Records with modeling code
-- begin --
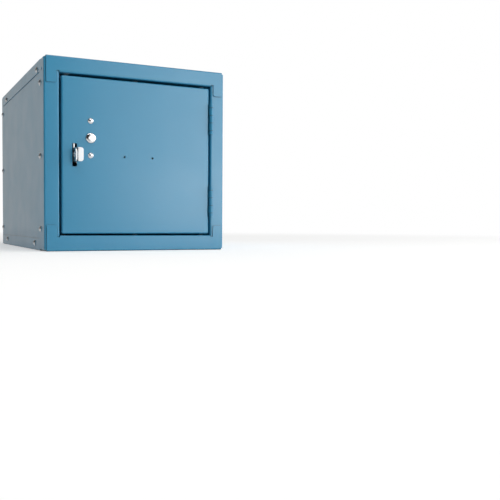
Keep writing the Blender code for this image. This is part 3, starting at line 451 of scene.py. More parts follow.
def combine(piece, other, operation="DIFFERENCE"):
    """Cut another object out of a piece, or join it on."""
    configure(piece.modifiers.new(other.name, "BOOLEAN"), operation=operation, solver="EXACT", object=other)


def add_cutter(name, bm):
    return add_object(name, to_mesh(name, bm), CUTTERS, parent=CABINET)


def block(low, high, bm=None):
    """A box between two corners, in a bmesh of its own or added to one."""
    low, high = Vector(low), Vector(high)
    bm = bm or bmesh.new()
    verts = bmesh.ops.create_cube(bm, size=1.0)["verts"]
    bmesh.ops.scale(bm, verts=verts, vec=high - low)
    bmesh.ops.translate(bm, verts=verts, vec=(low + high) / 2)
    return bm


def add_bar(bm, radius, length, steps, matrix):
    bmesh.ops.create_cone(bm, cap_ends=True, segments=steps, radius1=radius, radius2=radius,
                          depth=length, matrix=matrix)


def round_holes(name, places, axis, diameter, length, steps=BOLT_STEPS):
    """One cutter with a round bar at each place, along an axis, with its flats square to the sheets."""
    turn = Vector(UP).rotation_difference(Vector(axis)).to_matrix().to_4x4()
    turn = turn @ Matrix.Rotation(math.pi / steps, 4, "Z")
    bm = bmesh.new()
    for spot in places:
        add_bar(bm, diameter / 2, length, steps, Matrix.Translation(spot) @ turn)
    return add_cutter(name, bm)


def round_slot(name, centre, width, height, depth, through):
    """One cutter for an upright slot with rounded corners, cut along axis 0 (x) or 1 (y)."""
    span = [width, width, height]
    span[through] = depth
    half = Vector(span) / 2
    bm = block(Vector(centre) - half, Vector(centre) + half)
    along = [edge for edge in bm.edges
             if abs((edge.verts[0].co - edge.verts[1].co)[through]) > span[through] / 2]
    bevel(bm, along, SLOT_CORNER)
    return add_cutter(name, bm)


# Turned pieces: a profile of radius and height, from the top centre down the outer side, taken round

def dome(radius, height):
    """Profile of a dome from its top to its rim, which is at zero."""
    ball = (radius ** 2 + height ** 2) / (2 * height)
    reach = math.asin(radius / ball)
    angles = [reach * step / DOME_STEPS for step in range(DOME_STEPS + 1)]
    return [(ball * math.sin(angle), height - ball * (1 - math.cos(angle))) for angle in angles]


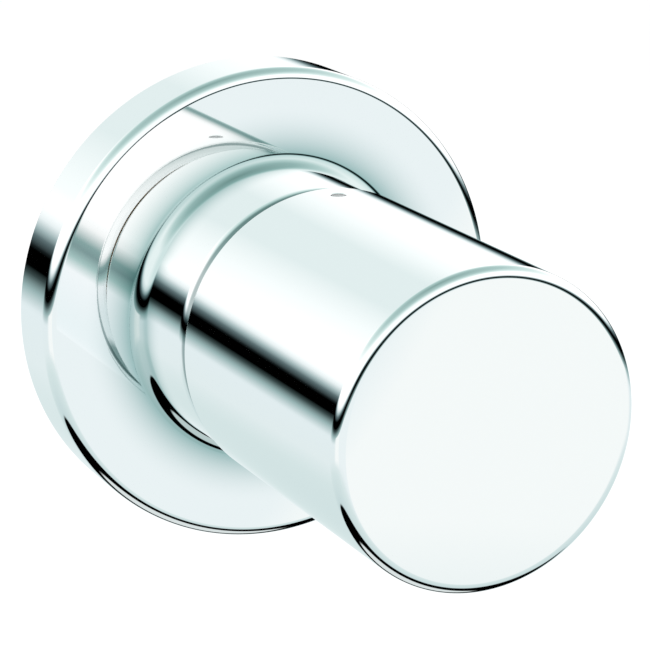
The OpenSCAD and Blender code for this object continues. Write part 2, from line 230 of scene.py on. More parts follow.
-- end --
Exercise brief
Please output the exact lines of the records above, beginning with the first and stopping after the line that holds "bm), CUTTERS, parent=CABINET)", and nothing else.

Full output
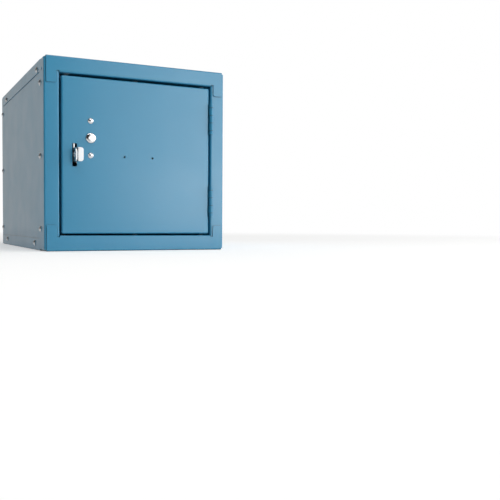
Keep writing the Blender code for this image. This is part 3, starting at line 451 of scene.py. More parts follow.
def combine(piece, other, operation="DIFFERENCE"):
    """Cut another object out of a piece, or join it on."""
    configure(piece.modifiers.new(other.name, "BOOLEAN"), operation=operation, solver="EXACT", object=other)


def add_cutter(name, bm):
    return add_object(name, to_mesh(name, bm), CUTTERS, parent=CABINET)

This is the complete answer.